E não se engane ou seja um individualista indiferente por pensar: “f***-se eles”. Assim, você com certeza se sentirá mais sozinho ainda, se tornará amargo, impaciente e raivoso. Humanos não foram feitos para ficar sozinhos.
Então qual a solução?
Na minha própria reflexão desse processo, só consegui chegar à uma solução prática: treinar para ter autocontrole suficiente e, assim, saber quando agir e quando não agir.
Os verdadeiros heróis e sábios da história não são definidos pela sua superioridade constante, mas sim pelo momento em que decidem usá-la. Pessoas que sabem o momento certo de agir, seja por palavras ou atitudes, são as pessoas que obtém os maiores benefícios.

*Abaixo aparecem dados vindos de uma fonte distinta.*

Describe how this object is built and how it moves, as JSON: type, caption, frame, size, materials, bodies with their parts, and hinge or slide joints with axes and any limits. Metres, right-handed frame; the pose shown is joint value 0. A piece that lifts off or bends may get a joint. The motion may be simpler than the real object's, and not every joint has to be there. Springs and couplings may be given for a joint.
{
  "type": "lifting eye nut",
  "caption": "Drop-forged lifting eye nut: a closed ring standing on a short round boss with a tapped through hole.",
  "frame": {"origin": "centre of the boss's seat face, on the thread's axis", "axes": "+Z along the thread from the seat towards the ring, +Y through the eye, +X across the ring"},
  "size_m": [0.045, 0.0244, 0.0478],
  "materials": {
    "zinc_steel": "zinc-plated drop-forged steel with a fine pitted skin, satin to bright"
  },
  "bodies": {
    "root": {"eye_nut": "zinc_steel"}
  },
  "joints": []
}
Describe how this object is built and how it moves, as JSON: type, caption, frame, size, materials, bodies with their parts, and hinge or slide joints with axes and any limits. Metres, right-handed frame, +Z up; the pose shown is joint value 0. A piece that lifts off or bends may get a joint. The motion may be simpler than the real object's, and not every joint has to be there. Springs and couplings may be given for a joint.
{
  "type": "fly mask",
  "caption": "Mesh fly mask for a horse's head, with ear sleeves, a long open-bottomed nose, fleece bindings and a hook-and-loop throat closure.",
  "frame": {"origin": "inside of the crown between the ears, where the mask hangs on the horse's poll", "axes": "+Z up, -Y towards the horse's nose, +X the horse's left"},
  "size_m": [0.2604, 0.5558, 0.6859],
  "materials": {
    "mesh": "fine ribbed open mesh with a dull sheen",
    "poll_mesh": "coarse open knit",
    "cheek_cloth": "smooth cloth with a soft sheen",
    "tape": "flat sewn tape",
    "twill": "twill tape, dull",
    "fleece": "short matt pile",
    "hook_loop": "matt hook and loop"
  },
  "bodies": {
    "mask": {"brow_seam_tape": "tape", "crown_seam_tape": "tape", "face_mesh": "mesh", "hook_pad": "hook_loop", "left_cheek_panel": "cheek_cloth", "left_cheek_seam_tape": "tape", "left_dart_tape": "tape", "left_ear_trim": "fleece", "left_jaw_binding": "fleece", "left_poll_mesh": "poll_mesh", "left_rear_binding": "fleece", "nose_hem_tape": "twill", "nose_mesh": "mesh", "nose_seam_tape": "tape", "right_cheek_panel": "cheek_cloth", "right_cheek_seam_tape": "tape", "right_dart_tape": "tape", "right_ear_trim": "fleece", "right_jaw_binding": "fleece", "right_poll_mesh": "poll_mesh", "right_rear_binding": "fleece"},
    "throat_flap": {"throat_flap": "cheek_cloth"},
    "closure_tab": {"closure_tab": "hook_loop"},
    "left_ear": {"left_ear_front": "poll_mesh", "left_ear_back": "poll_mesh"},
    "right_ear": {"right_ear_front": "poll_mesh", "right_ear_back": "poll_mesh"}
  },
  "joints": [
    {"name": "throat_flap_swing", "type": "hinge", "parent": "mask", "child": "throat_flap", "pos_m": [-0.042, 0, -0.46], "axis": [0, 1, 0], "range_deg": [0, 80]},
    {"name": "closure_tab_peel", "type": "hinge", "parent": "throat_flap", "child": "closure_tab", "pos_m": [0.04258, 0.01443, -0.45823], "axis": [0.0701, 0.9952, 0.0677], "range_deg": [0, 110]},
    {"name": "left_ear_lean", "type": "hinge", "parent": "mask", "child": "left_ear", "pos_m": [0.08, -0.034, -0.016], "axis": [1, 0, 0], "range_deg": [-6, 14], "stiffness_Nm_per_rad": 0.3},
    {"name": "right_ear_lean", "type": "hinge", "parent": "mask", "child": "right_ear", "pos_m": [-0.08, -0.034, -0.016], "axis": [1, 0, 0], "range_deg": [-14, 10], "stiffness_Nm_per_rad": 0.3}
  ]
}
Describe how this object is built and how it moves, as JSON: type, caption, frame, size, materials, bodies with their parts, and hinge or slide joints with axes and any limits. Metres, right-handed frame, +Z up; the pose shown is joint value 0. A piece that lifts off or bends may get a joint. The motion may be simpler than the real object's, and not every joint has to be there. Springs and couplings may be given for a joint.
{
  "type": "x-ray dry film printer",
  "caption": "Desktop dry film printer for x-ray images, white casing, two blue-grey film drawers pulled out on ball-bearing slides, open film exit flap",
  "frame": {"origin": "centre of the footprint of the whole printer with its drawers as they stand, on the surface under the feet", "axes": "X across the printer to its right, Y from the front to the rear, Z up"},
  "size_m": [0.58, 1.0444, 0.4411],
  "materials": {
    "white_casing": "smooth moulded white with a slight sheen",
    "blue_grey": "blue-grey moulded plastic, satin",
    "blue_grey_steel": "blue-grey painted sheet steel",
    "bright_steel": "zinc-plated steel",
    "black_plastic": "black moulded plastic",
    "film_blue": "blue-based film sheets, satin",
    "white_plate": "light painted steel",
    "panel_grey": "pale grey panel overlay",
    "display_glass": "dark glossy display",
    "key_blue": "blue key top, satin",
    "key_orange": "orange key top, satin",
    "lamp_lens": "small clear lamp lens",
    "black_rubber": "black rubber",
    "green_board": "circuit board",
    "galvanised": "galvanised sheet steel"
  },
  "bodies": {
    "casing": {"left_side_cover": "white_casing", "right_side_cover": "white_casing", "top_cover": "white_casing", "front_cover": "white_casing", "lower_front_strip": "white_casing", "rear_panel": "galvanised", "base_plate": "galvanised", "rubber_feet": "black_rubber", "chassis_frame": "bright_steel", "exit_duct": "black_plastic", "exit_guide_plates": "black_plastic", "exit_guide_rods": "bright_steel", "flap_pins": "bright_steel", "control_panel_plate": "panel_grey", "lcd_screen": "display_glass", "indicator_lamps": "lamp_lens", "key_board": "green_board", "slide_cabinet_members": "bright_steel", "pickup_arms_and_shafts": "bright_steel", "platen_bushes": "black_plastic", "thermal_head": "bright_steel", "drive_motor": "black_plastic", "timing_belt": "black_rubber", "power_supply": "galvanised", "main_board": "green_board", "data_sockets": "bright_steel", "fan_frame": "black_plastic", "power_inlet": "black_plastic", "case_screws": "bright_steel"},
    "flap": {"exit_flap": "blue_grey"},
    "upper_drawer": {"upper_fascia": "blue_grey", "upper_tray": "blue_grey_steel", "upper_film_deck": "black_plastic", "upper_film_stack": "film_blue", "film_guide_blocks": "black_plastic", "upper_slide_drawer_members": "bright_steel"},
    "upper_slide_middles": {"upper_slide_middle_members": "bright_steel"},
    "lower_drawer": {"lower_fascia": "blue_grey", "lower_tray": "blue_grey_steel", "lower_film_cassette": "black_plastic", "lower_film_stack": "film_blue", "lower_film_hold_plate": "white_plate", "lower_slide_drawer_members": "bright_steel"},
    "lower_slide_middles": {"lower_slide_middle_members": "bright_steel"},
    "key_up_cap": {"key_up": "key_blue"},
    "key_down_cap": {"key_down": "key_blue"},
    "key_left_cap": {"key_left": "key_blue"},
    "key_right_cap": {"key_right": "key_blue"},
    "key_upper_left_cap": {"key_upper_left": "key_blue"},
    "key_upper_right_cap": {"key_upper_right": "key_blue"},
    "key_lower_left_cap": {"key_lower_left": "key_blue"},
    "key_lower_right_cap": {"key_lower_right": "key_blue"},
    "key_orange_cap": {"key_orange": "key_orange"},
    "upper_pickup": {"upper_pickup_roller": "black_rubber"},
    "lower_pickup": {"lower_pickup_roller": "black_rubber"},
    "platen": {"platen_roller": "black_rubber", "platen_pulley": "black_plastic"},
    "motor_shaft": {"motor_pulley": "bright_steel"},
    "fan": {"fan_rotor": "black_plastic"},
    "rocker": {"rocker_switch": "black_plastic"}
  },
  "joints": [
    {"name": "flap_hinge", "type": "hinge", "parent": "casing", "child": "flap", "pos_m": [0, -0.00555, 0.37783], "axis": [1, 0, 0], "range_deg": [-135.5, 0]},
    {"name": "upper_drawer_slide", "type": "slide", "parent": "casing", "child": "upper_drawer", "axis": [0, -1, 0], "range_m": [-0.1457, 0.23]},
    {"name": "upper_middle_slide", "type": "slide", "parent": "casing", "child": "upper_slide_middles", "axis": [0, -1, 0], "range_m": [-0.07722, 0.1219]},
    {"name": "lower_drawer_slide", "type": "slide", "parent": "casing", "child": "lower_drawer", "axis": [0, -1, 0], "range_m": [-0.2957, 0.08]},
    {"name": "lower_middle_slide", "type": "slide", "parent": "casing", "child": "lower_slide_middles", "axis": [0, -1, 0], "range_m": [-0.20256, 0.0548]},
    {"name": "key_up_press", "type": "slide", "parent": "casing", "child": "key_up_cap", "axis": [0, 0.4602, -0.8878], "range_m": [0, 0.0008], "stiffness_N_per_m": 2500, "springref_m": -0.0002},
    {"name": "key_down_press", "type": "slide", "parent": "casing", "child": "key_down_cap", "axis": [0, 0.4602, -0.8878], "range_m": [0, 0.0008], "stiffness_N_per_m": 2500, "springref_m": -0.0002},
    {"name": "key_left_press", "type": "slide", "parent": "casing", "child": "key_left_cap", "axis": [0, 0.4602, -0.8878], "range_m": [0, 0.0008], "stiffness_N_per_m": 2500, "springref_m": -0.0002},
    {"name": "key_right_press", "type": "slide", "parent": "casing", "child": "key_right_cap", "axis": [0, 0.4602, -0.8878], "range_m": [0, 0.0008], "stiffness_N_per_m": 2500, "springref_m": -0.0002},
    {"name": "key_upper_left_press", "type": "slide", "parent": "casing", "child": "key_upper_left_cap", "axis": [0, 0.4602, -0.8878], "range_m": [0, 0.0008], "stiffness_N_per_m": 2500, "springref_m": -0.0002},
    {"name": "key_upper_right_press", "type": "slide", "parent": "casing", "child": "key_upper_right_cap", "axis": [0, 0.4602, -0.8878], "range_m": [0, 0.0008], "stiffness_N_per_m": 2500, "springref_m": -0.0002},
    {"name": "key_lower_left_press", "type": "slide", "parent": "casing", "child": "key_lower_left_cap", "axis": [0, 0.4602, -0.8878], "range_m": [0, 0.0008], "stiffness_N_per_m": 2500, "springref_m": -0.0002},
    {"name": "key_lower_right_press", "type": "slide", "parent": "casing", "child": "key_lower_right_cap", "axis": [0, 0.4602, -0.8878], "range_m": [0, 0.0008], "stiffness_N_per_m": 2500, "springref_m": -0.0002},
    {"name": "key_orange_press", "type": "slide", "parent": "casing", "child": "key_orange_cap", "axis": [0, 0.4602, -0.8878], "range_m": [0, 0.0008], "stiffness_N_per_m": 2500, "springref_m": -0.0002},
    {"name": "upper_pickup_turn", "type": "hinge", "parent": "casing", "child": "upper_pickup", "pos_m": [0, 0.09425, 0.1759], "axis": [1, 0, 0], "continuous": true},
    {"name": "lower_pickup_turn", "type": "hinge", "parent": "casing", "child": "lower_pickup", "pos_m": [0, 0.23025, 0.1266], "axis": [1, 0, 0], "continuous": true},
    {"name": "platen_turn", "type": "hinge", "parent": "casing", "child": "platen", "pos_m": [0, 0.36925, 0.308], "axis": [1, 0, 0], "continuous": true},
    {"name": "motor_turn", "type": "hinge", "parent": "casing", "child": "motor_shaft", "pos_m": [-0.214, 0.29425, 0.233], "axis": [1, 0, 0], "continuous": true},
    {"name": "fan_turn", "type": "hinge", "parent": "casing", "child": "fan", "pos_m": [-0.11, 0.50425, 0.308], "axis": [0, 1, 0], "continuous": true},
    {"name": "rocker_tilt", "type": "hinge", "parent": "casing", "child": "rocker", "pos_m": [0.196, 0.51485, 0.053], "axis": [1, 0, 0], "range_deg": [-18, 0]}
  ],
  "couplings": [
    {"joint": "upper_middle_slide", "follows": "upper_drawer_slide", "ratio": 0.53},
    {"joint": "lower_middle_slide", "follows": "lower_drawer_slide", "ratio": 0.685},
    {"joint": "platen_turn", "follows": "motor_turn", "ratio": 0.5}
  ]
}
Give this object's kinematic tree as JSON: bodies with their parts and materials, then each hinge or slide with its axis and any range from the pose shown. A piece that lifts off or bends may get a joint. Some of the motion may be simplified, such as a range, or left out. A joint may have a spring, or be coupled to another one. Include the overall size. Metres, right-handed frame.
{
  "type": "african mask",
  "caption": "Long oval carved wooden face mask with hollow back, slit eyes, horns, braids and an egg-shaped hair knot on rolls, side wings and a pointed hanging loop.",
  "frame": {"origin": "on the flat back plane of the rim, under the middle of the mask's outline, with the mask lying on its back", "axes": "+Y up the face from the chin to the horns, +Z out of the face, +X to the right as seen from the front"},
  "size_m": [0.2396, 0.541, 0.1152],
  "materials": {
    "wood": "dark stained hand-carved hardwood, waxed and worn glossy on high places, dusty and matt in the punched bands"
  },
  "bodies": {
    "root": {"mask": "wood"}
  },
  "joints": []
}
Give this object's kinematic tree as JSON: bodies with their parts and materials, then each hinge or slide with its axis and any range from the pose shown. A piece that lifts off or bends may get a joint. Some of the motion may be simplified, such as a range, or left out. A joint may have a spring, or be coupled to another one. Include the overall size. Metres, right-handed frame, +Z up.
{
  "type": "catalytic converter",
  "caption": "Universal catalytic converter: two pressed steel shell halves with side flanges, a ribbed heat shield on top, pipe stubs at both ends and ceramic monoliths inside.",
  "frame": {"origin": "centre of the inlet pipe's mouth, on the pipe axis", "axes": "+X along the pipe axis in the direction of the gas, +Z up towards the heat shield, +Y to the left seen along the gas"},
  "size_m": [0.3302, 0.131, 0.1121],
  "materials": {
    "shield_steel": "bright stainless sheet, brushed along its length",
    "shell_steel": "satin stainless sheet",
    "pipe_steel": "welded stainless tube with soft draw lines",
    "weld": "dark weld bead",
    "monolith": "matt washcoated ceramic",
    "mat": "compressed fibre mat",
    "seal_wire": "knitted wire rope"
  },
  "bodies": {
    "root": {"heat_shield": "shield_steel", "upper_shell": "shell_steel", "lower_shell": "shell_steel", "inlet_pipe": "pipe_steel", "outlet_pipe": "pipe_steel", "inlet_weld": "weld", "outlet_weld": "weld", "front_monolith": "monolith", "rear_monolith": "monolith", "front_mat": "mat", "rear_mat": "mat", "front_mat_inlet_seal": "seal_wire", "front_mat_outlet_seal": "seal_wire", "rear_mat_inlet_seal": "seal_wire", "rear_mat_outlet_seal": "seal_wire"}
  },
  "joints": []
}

Você sabe do que estou falando.
Nem sempre aquilo que você analisa, você precisa falar em voz alta. Nem sempre aquilo que você pensa, precisa ficar martelando na sua cabeça. Você pode escolher determinado pensamento simplesmente ir.
Analisar, julgar, parar, e aí refletir se aquilo que você julgou é de fato tão importante assim pra ser expressado, é uma habilidade que traz ótimos frutos.
“Com grandes poderes vêm grandes responsabilidades” - Tio Ben, Homem- Aranha
Então aprender a se desligar, ou até mesmo ignorar pequenas coisas que notamos em outras pessoas, se torna também uma ferramenta auxiliar nesse processo de autoconhecimento. É uma ferramenta pouco comentada, eu nunca vi ela escrita dessa forma pelo menos, mas quem já passou por esse processo sabe quão importante ela é.
Aprenda à se controlar para não cair nessa armadilha de comparação. Julgue as pessoas sim, mas não precisa deixar elas saberem o que você pensa sobre elas, ou deixe esse pensamento ser uma certeza.
Deixe ir.
Não há prazer maior do que ter sua mente em paz.
Autoconhecimento é uma dádiva imensurável quando direcionada para nosso mundo interno, mas quando voltada para o mundo externo, talvez seja melhor alinhá-la com prática e autocontrole.